Offline / Online resilience

Every once in a while I get surprised when I notice some people didn’t quite realize yet the importance of a system to be developed with “unplugged” functionality in mind.
 
Albeit less often than business executives, even some close friends of mine which I consider super smart software engineers seems sometimes to underestimate the relevance of this topic.
 
I think this happens because there is no yes or no answer to this question – but a ‘it depends‘ sort of answer. So I thought, why not write it down and see what others have to say.
 
What I really mean with “offline capable” is any sort of system which is capable of continuing to provide value, even if it is a subsystem, and its connection to such other main system/network is broken.
 
 
The most common argument I hear is:

Soon infrastructure will be in a point where everything will be connected and online all the time, so why should we bother about data locality, sync mechanisms, and ‘offline’ operation modes, if we can just wait until everyone and everything is connected?

 
Patterns repeat themselves at different scales, and this also applies to data management.
 
Nature itself is full of repeating patterns, that’s how we came up with math in the first place.
 
An analogy I came up to counter-argue the ‘always-connected’ argument above is the following.
 
Let’s take a look at how a computer processing unit is organized:

If you take a look at the picture, there’s a large area of the unit that is dedicated to memory (cache).
 
Why do we have those few megabytes of fast and expensive memory there, if we anyway have all the data in the RAM memory?
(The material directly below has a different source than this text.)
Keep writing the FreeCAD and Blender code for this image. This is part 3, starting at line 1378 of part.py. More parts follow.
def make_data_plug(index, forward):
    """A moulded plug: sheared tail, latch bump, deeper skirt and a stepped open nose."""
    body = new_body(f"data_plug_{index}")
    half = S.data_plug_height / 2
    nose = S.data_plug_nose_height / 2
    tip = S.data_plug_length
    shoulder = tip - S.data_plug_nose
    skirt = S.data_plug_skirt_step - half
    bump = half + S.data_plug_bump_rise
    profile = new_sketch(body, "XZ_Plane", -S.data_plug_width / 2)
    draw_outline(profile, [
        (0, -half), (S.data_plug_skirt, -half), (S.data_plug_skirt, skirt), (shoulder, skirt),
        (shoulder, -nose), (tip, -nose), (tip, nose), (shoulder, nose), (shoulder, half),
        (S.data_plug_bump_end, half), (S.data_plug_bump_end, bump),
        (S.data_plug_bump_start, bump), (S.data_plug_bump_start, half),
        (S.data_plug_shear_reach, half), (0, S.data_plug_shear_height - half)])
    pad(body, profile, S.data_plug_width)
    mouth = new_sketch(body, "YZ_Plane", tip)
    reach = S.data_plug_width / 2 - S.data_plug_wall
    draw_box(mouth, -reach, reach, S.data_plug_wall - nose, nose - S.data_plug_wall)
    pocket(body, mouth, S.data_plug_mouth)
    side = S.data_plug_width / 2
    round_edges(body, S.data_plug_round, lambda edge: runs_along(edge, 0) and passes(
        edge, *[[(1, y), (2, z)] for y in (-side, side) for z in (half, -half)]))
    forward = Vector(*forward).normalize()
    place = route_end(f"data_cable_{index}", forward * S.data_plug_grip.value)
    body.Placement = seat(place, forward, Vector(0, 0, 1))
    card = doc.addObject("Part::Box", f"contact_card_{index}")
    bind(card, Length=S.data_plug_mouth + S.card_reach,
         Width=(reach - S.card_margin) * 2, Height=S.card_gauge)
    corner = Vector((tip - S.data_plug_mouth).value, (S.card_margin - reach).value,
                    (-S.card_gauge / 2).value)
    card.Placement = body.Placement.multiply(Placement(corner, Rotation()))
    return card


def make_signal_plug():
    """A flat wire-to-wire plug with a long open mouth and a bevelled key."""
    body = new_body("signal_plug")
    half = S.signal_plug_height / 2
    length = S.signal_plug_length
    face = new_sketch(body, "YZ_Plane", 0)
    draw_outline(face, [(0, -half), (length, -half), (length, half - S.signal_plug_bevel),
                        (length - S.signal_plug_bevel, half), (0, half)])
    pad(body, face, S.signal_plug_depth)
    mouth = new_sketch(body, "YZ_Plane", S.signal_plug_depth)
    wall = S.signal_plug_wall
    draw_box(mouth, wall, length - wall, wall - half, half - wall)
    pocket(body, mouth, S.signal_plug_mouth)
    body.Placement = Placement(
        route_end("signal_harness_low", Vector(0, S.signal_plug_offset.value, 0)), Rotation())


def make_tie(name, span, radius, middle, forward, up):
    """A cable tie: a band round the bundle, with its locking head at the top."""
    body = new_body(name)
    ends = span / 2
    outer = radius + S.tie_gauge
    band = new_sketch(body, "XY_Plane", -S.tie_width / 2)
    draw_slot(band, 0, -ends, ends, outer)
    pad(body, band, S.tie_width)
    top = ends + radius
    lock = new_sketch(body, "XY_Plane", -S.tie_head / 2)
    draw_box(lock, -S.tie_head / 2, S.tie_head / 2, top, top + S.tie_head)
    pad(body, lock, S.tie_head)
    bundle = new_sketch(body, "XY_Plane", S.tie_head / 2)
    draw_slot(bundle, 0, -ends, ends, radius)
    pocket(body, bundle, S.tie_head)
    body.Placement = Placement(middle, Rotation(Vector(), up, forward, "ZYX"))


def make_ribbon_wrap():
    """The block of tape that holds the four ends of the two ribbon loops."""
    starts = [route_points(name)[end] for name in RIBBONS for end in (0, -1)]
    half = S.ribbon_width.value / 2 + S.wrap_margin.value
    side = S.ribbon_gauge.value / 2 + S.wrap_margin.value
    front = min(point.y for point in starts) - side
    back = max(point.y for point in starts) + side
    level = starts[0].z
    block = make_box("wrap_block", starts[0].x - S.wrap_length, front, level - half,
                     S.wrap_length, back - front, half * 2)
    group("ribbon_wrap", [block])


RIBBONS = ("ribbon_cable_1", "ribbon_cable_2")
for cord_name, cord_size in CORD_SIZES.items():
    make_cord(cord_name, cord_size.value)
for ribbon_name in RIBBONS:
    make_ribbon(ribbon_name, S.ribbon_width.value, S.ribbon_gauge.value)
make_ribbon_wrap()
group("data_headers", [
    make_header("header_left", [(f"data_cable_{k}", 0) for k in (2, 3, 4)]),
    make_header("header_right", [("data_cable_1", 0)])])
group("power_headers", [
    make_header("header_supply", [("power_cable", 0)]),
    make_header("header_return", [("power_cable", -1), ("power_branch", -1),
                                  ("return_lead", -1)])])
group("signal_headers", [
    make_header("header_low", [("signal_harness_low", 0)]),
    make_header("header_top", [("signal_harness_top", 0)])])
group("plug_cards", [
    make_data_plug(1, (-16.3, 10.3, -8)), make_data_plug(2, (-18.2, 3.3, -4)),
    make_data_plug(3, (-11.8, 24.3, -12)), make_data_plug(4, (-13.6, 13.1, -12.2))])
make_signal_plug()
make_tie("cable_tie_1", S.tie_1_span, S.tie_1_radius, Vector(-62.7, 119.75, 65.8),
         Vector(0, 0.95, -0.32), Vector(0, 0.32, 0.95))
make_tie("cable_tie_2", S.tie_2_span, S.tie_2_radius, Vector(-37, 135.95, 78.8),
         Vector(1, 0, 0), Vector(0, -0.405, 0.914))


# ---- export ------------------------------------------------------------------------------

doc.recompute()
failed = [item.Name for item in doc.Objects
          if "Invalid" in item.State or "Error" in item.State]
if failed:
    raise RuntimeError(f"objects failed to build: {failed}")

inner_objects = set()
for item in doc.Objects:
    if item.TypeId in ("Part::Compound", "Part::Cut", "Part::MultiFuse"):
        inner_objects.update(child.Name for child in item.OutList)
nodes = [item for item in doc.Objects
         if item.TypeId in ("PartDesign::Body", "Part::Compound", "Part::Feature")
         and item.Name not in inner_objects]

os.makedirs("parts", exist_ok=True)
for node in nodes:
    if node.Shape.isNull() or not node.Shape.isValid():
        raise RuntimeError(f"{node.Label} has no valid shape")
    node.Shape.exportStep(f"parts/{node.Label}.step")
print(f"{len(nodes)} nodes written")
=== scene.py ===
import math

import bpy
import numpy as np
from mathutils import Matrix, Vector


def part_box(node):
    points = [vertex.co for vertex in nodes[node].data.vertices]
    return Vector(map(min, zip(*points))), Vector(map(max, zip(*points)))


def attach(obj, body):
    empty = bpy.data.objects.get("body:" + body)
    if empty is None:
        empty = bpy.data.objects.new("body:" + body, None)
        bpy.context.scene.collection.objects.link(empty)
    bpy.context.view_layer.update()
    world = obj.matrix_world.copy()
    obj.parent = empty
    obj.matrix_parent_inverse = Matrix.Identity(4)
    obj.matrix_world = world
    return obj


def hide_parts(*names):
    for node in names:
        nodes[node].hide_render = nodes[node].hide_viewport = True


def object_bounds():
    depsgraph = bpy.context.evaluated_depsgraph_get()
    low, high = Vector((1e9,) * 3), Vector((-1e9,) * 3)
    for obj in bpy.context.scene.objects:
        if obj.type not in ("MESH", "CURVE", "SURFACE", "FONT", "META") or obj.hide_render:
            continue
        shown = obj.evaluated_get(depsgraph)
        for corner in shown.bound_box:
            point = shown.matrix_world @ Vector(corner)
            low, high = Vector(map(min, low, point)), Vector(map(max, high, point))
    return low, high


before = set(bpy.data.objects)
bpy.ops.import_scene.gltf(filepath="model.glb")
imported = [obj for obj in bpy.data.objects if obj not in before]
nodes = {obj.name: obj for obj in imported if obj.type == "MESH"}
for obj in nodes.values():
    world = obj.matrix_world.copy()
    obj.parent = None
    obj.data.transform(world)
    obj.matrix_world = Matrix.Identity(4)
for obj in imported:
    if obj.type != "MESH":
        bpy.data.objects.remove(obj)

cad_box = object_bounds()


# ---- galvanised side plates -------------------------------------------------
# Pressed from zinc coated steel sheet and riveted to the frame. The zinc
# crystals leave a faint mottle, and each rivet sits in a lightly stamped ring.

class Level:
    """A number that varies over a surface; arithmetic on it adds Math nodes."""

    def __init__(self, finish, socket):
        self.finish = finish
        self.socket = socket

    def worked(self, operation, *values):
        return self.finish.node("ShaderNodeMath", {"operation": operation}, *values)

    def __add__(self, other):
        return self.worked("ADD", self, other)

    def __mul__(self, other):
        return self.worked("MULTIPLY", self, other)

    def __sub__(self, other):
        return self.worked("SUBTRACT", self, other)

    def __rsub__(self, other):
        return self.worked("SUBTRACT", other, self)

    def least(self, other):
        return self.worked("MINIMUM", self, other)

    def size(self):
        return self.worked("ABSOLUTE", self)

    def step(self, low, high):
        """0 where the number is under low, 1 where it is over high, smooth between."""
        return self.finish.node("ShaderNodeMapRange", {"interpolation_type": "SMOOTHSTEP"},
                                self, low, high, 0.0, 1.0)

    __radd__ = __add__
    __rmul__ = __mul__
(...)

Why do we even have a RAM memory if we always can find the data in the permanent media, if we can just wait until the external memory gets as fast as a process L3 cache?
 
As if you figured, its all about speed and data locality. It is not an infrastructure problem, its a matter of being efficient.
 
The closer the data is to where it will be used, the faster and more efficient your process or system or app or whatever will be.
 
This applies not only to computing but any process in general (a construction worker can work as fast as his material is at disposal for use, unless he is lazy).
It turns that the same thing that applies for computer processors, also applies to how data is distributed in the Wide Area Network, and also applies to how your project is designed to manage data.
The problem is that it is not so easy to properly manage data locality.
 
To our luck though, distributed computing problems have been studied for several years, applied in real life at data centersĀ and distributed database systems.
 
The least we can do is grasp the proven concepts used in such systems, and apply to our own solutions during development.
However, not all data is made equal, and only by analyzing such patterns, algorithms, and data structures we can derive a more optimal data flow.
 
In the beginning I mentioned “it depends”, because we really need to check the nature of the data to balance the tradeoffs of how long what should be kept where. But its never simply a matter of infrastucture. It is a matter of what to cache, and for how long.